Steam locomotive and tender carved into the gravestone for Charles Martin Collenso.






The Colman family plot.






The Tillyard family plot. The Tillyards had a leather curing business in Norwich.






The graves of John Prior (left), engine driver, and the fireman James Light are side by side. Both died on 10th September 1874 in the Thorpe railway disaster that killed 25 people and injured another 73 in a head-on collision between the Great Yarmouth to Norwich mail train and the London to Great Yarmouth express, on the single track line close to the Rushcutter's public house.






John Barker died in in 1897 in an accident at the old Cattle Market in Norwich when he was trapped between two wagons whilst setting up his steam roundabout for the forthcoming fair.

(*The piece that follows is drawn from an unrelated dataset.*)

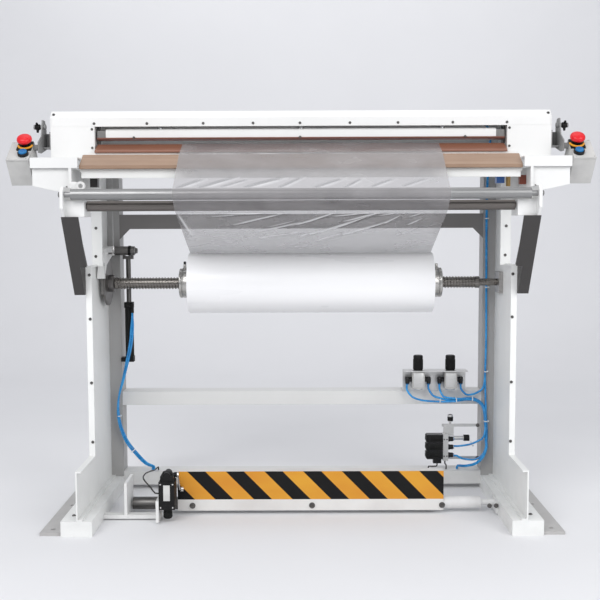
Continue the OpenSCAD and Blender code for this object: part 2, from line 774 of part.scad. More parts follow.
module brake_cylinder() color("black") difference() {
    union() {
        rod_z([cyl_x, cyl_y, cyl_top - cyl_len], cyl_len, cyl_r);
        for (z = [cyl_top - 16, cyl_top - cyl_len])
            block([cyl_x - cyl_r, cyl_y - cyl_r, z], [cyl_x + cyl_r, cyl_y + cyl_r, z + 16]);
        block([-foot_in, cyl_y - 8, cyl_top - cyl_len], [cyl_x, post_y + 14, cyl_top - cyl_len + 12]);
        rod_x(cyl_x, cyl_x + 12, [cyl_y - 18, cyl_top - 8], 4.5);
        rod_z([cyl_x + 12, cyl_y - 18, cyl_top - 30], 26, 5);
        block([cyl_x - 4, cyl_y - 22, cyl_top - 13], [cyl_x + 4, cyl_y - 10, cyl_top - 3]);
    }
    rod_z([cyl_x, cyl_y, cyl_top - 60], 61, rod_half + fit);
}

module brake_rod() color("silver") {
    rod_z([cyl_x, cyl_y, cyl_top - 40], brake_z - 24 - cyl_top + 40, rod_half);
    difference() {
        block([crank_x0 - 7, cyl_y - 8, brake_z - 25], [crank_x1 + 7, cyl_y + 8, brake_z + 8]);
        block([crank_x0 - 0.5, cyl_y - 12, brake_z - 16], [crank_x1 + 0.5, cyl_y + 12, brake_z + 9]);
    }
    rod_x(crank_x0 - 6, crank_x1 + 6, [cyl_y, brake_z], 4);
}

// --- control boxes ---

// Local frame of a box: the origin is its upper front edge, Y runs up its top face
module on_box() translate([0, box_y, box_z]) rotate([box_tilt, 0, 0]) children();

module control_boxes() color("gainsboro") both_sides() on_box() difference() {
    union() {
        block([box_x, 0, -box_s], [box_x + box_w, box_s, -6]);
        block([box_x + 1, 1, -7], [box_x + box_w - 1, box_s - 1, -4]);
        block([box_x, 0, -4.6], [box_x + box_w, box_s, 0]);
    }
    block([box_x + 3, 3, 3 - box_s], [box_x + box_w - 3, box_s - 3, -9]);
    rod_z([button_x, stop_at, -10], 11, 11 + seat_gap);
    rod_z([button_x, start_at, -10], 11, start_r + seat_gap);
}

module button_bezels() both_sides() on_box() {
    color("gold") difference() {
        union() {
            block([button_x - 17, stop_at - 19, 0], [button_x + 21, stop_at + 19, 5]);
            rod_z([button_x, stop_at, 4], 3, stop_r);
            rod_z([button_x, stop_at, -12], collar_h + 12, 11);
        }
        rod_z([button_x, stop_at, -13], collar_h + 14, 6 + fit);
    }
    color("black") difference() {
        union() {
            rod_z([button_x, start_at, 0], 8, start_r + 2.5);
            rod_z([button_x, start_at, -12], 13, start_r);
        }
        rod_z([button_x, start_at, 3], 6, start_r + 0.4);
        rod_z([button_x, start_at, -13], 20, 5 + fit);
    }
}

// Mushroom head on its stem, turned about the stem's axis
module estop() color("red") translate([button_x, stop_at, 0]) {
    rod_z([0, 0, -22], collar_h + 28, 6);
    translate([0, 0, collar_h + stop_travel + 1]) rotate_extrude() polygon(concat(
        [[0, 0], [stop_r - 3, 0], [stop_r, 3], [stop_r, 9]],
        [for (a = [0 : 9 : 90]) [(stop_r - 2) * cos(a), 9 + 6 * sin(a)]]));
}

module push_button() color("royalblue") translate([button_x, start_at, 0]) {
    rod_z([0, 0, -22], 26 + start_travel, 5);
    translate([0, 0, 3 + start_travel + slack]) rotate_extrude() polygon([
        [0, 0], [start_r, 0], [start_r, 4.5], [start_r - 1.5, 6], [0, 6]]);
}

module left_estop() on_side(-1) on_box() estop();
module right_estop() on_box() estop();
module left_push_button() on_side(-1) on_box() push_button();
module right_push_button() on_box() push_button();

// U-shaped bracket from the head's end to the box, with its clamp bolt and pivot
bracket_u_z = seal_z - 12;
bolt_c = [-12, seal_z + 46];
box_pivot = [-55, seal_z - 12];
module box_brackets() both_sides() {
    color("lightgray") difference() {
        union() {
            run_x(wing_half - 2, wing_half + 1) polygon([
                [-66, seal_z - 26], [-40, seal_z - 26], [16, bracket_u_z], [16, seal_z + 40],
                [2, seal_z + 64], [-22, seal_z + 64], [-34, seal_z + 20], [-66, seal_z + 2]]);
            block([head_half, 13, bracket_u_z], [wing_half - 2, 16, seal_z + 30]);
            block([head_half, -28, bracket_u_z], [wing_half - 2, 16, bracket_u_z + sheet]);
            block([head_half, -28, bracket_u_z], [head_half + sheet, 16, bracket_u_z + 44]);
            rod_x(wing_half + 1, box_x, box_pivot, 8);
        }
        rod_x(wing_half - 3, wing_half + 2, bolt_c, 4 + seat_gap);
    }
    color("dimgray") {
        rod_x(wing_half - 8, wing_half + 24, bolt_c, 4);
        rod_x(wing_half + 1, wing_half + 4, bolt_c, 7);
        rod_x(wing_half - 8, wing_half - 2, bolt_c, 7);
        rod_x(wing_half + 12, wing_half + 24, bolt_c, 6.5);
    }
}

// --- air supply ---

module regulator_bracket() color("gainsboro") difference() {
    run_x(reg_x - 90, reg_x + 95) {
        translate([post_y - sheet, reg_z]) square([sheet, shelf_h]);
        translate([post_y - sheet, reg_z]) square([post_d - 10, sheet]);
        translate([reg_y - 22, reg_z + shelf_h - sheet]) square([post_y - reg_y + 22, sheet]);
    }
    for (s = [-0.5, 0.5])
        rod_z([reg_x + s * regulator_pitch, reg_y, reg_z + shelf_h - sheet - 1], sheet + 2, 10);
}

// A regulator: body with a side port each way, elbows and the threaded neck
elbow_z = reg_z + 37;
module regulator_bodies() color("lightgray") for (s = [-0.5, 0.5])
    translate([reg_x + s * regulator_pitch, reg_y, 0]) {
        block([-reg_w / 2, -16, reg_z + 12], [reg_w / 2, 16, reg_z + shelf_h - sheet]);
        rod_z([0, 0, reg_z + shelf_h - sheet - 1], 9, 9.8);
        rod_z([0, 0, reg_z + shelf_h], 22, neck_r - 2);
        for (side = [-1, 1]) on_side(side) {
            rod_x(reg_w / 2 - 1, 31, [0, elbow_z], 4.4);
            rod_z([31, 0, elbow_z - 13], 18, 5);
        }
    }

module regulator_knob(s) color("black") translate([reg_x + s * regulator_pitch, reg_y, 0])
    difference() {
        union() {
            rod_z([0, 0, reg_z + shelf_h + 5.3], knob_h - 6, knob_r);
            rod_z([0, 0, reg_z + shelf_h + knob_h - 1], 5, knob_r - 2);
            for (a = [0 : 30 : 330]) rotate([0, 0, a])
                rod_z([knob_r - 0.4, 0, reg_z + shelf_h + 7], knob_h - 12, 1.2);
        }
        rod_z([0, 0, reg_z + shelf_h], 23, neck_r - 2 + fit);
    }

module left_regulator_knob() regulator_knob(-0.5);
module right_regulator_knob() regulator_knob(0.5);

// Valve group: two bars off the right post carry a manifold with three outlets
valve_x = 424;
valve_y = post_y - 2;
valve_z = 92;
module valve_manifold() color("silver") {
    for (z = [valve_z - 6, valve_z + 92])
        block([valve_x - 8, valve_y + 12, z], [foot_in, valve_y + 18, z + 8]);
    block([valve_x - 8, valve_y - 10, valve_z - 6], [valve_x + 8, valve_y + 18, valve_z + 74]);
    block([valve_x - 4, valve_y + 6, valve_z + 66], [valve_x + 26, valve_y + 12.5, valve_z + 100]);
    for (k = [0 : 2])
        rod_x(valve_x + 7, valve_x + 24, [valve_y - 2, valve_z + 10 + 24 * k], 6);
    rod_x(valve_x + 25, valve_x + 55, [valve_y + 4, valve_z + 60], 6);
    rod_x(valve_x + 7, valve_x + 26, [valve_y + 4, valve_z + 60], 4);
    rod_x(valve_x + 54, valve_x + 72, [valve_y + 4, valve_z + 60], 9);
    rod_z([valve_x + 16, valve_y + 9, valve_z + 99], 18, 3);
    rod_z([valve_x + 16, valve_y + 9, valve_z + 109], 20, 8);
}

module solenoid_valves() color("black") {
    for (k = [0 : 2]) translate([0, 0, 25 * k])
        block([valve_x - 55, valve_y - 14, valve_z], [valve_x - 8, valve_y + 14, valve_z + 23]);
    block([valve_x - 36, valve_y - 8, valve_z - 14], [valve_x - 12, valve_y + 8, valve_z]);
}

// --- treadle ---

module treadle_panel() color("whitesmoke") run_x(treadle_x0, treadle_x1) {
    translate([panel_y, panel_z]) square([panel_t, treadle_h]);
    translate([panel_y, panel_z + treadle_h - panel_t]) square([32, panel_t]);
}

module treadle_shaft() color("silver") difference() {
    union() {
        rod_x(shaft_x_left, shaft_x_right, [shaft_y, shaft_z], shaft_r);
        for (x = [treadle_x0 + 40, treadle_x, treadle_x1 - 4 - 20])
            block([x - 20, panel_y + panel_t, shaft_z - 12], [x + 20, shaft_y, shaft_z + 12]);
    }
    rod_x(shaft_x_left - 1, shaft_x_left + pivot_depth, [shaft_y, shaft_z], pivot_r + fit);
    rod_x(shaft_x_right - pivot_depth, shaft_x_right + 1, [shaft_y, shaft_z], pivot_r + fit);
}

bar_y = -112;
plate_x = shaft_x_left - 12;
module treadle_brackets() color("gainsboro") {
    // left: a bar along the floor from the foot, with the pivot plate and the switch plate
    block([-foot_in, bar_y, 4], [switch_x - 2, bar_y + 28, 14]);
    block([plate_x, bar_y, 4], [plate_x + 8, -15, 100]);
    block([switch_x - 8, bar_y - 36, 4], [switch_x, bar_y + 28, 62]);
    rod_x(plate_x, shaft_x_left + pivot_depth - 2, [shaft_y, shaft_z], pivot_r);
    // right: a plate on the foot with its pivot pin
    block([foot_in - 6, -75, 4], [foot_in, -5, foot_h - 2]);
    rod_x(shaft_x_right - pivot_depth + 2, foot_in, [shaft_y, shaft_z], pivot_r);
}

module limit_switch() color("black") {
    block([switch_x, -146, 38], [switch_x + 42, -100, 112]);
    block([switch_x + 4, -142, 111], [switch_x + 38, -98, 126]);
    rod_y([switch_x + 21, -142, 126], 44, 10);
    rod_z([switch_x + 21, -124, 30], 9, 11);
    rod_z([switch_x + 21, -124, 10], 21, 8.5);
    rod_x(switch_x + 37, switch_x + 44, [lever_y, lever_z], 7);
}

module switch_lever() color("dimgray") {
    x = switch_x + 44 + slack;
    rod_x(x, x + 5, [lever_y, lever_z], 7);
    lever_l = norm([touch_y - lever_y, touch_z - lever_z]);
    lever_a = atan2(touch_z - lever_z, touch_y - lever_y);
    translate([x, lever_y, lever_z]) rotate([lever_a, 0, 0]) block([0, 0, -3], [4, lever_l, 3]);
    rod_x(x, x + 12, [touch_y, touch_z], 3);
    rod_x(x + 5, x + 12, [touch_y, touch_z], roller_r);
}

// --- cords ---

pair_r = tube_r * 1.6;
module left_air_tube() color("dodgerblue") sweep(left_tube_route, pair_r);

module right_air_tubes() color("dodgerblue") {
    sweep(riser_route, pair_r);
    sweep(bundle_route, pair_r);
    sweep(branch_route, tube_r);
    sweep(supply_route, tube_r);
    sweep(elbow_1_route, tube_r);
    sweep(elbow_2_route, tube_r);
    sweep(elbow_3_route, tube_r);
    sweep(elbow_4_route, tube_r);
}

module thin_cables() color("black") {
    sweep(switch_cable_route, 2);
    sweep(valve_cable_route, 2);
    sweep(manifold_cable_route, 2);
    sweep(brake_wire_route, 1.5);
    // the wire's eye and its ferrule
    difference() {
        union() {
            rod_x(eye_x - 1.5, eye_x + 1.5, [eye_y, eye_z], 8);
            rod_z([eye_x, eye_y, eye_z + 6], 14, 3);
        }
        rod_x(eye_x - 5, eye_x + 5, [eye_y, eye_z], 4.5);
    }
}

foot_tubes();
floor_plates();
left_side_plate();
right_side_plate();
rear_posts();
lower_crossbar();
base_beam();
upper_rear_beam();
head_cover();
head_ends();
wings();
lower_jaw_beam();
lower_jaw_cover();
seal_anvil();
heating_band();
upper_jaw_beam();
upper_jaw_cover();
silicone_pad();
guide_blocks();
guide_rails();
jaw_cylinders();
jaw_rods();
front_roller();
second_roller();
roller_brackets();
support_arms();
mandrel_shaft();
mandrel_bearings();
left_collar();
right_collar();
film_roll();
roll_core();
film_web();
brake_disc();
brake_lever();
brake_cylinder();
brake_rod();
control_boxes();
box_brackets();
button_bezels();
left_estop();
right_estop();
left_push_button();
right_push_button();
regulator_bracket();
regulator_bodies();
left_regulator_knob();
right_regulator_knob();
valve_manifold();
solenoid_valves();
treadle_panel();
treadle_shaft();
treadle_brackets();
limit_switch();
switch_lever();
jaw_terminals();
left_air_tube();
right_air_tubes();
thin_cables();
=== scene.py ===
import math

import bmesh
import bpy
from mathutils import Euler, Matrix, Vector


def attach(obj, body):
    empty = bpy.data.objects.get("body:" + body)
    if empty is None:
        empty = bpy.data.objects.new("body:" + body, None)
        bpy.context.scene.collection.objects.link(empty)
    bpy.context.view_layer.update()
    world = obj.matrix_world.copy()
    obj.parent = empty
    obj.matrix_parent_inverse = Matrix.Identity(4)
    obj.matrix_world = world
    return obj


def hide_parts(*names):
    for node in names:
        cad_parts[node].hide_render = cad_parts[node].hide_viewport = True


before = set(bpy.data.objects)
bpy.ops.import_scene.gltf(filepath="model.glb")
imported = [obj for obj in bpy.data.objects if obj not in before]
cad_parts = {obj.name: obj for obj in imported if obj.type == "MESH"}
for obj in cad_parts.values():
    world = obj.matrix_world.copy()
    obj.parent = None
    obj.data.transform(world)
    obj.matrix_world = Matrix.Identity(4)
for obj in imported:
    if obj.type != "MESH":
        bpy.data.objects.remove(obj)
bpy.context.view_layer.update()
MM = 0.001
FRONT = (0, -1, 0)
SIDES = ((-1, "left"), (1, "right"))

# Places that several pieces share, in millimetres
MANDREL_Y, MANDREL_Z = 106, 620
FILM_LEFT, FILM_RIGHT = -317, 369  # the roll's ends, where the collars' faces stand
REGULATORS_X = (340, 434)
REGULATOR_Y = 168
SWITCH_X = -356
BRAKE_Y, BRAKE_Z = 150, 711  # the brake lever's pivot
WIRE_X, WIRE_Y = -527, 75
STOP_AT = (723, 59, 0)  # emergency stop, in the right box's own frame
BUTTON_AT = (723, 23, 0)  # push button, in the same frame

# The photograph's fitted camera: place in millimetres, angles in degrees
CAMERA_X, CAMERA_D, CAMERA_Z = 4.3, 2630, 790
CAMERA_DOWN, CAMERA_TURN, CAMERA_ROLL = 4.586, 0.178, -0.22
TILT_COS, TILT_TAN = 0.9968, 0.0802  # of CAMERA_DOWN, rounded
# Focal length, half the picture's width and its centre, in pixels
FOCAL = 965
HALF_WIDTH = 300
CENTRE_X, CENTRE_Y = 303.2, 222.6


# --- camera ---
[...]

T Drummond's grave. The Reverend Thomas Drummond (d 1852) was the Presbyterian minister who founded the Rosary cemetery in 1819 as the first cemetery established in the UK upon the broad principle of Christian equality. His wife Ann was the first person to be buried here in 1821.











The heavy iron door leading into the mausoleum of Emanuel Cooper, an eye surgeon in Norwich.

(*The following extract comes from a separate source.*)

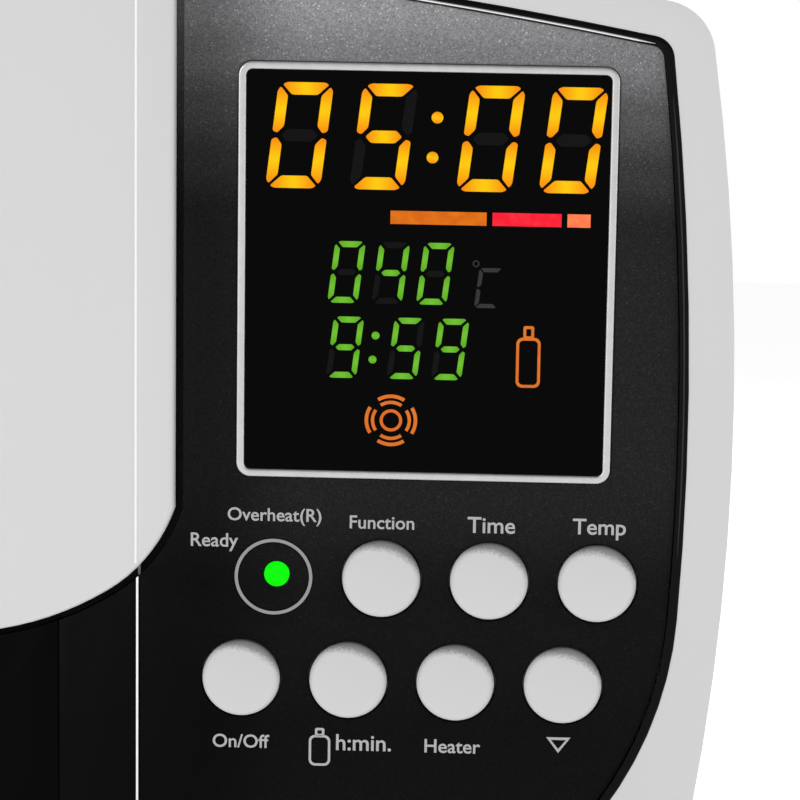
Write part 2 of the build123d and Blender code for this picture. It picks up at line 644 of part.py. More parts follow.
# ---------------------------------------------------------------- drain
with BuildPart() as drain_pipe:
    with BuildLine() as drain_route:
        FilletPolyline(
            (*DRAIN, TANK_FLOOR - TANK_SHEET),
            (*DRAIN, VALVE_Z),
            (VALVE_X, Y_BACK, VALVE_Z),
            radius=10.0,
        )
    with BuildSketch(Plane(origin=(*DRAIN, TANK_FLOOR - TANK_SHEET), z_dir=(0, 0, -1))):
        Circle(DRAIN_R)
        Circle(DRAIN_R - 1.2, mode=Mode.SUBTRACT)
    sweep()
save(drain_pipe, "drain_pipe")


def back_discs(places, radius, near, far, hole=0.0):
    """Discs or rings square to the back wall between two distances along Y."""
    with BuildPart() as discs:
        with BuildSketch(Plane.XZ.offset(-near)):
            with Locations(*places):
                Circle(radius)
                if hole:
                    Circle(hole, mode=Mode.SUBTRACT)
        extrude(amount=near - far)
    return discs.part


VALVE = (VALVE_X, VALVE_Z)
VALVE_BODY_END = Y_BACK + 22.0
LEVER_Y = Y_BACK + 12.0
STEM_TOP = VALVE_Z + 12.0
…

The monument for Jeremiah Cozens (d 1849) consists of a cast iron coffin with lion heads and feet. It was cast by the Dixon Foundry of Norwich and bears the works' signature.


----------



## AJW1977 (Mar 1, 2011)

Amazing, great photos and comments.

I love cemetery threads and explores, great work


----------



## night crawler (Mar 1, 2011)

What a great report, I like cemetery's and would love to visit one like that. Superb.


----------



## manof2worlds (Mar 1, 2011)

Anotehr great set Evelyn - makes me want to go back when the weather has little sun about it


----------



## sidsabbath (Mar 1, 2011)

What a fantastic cemetary


----------



## podman (Mar 1, 2011)

excellent stuff, not just the cemetary and photos but the research/comments as well

thanks liked this a lot


----------



## hamishsfriend (Mar 1, 2011)

podman said:


> excellent stuff, not just the cemetary and photos but the research/comments as well
> 
> thanks liked this a lot



Thank you kindly.


----------



## Foxylady (Mar 5, 2011)

What an amazing cemetary. Fab photos and write up, Evelyn...and such a lot of interesting history too.


----------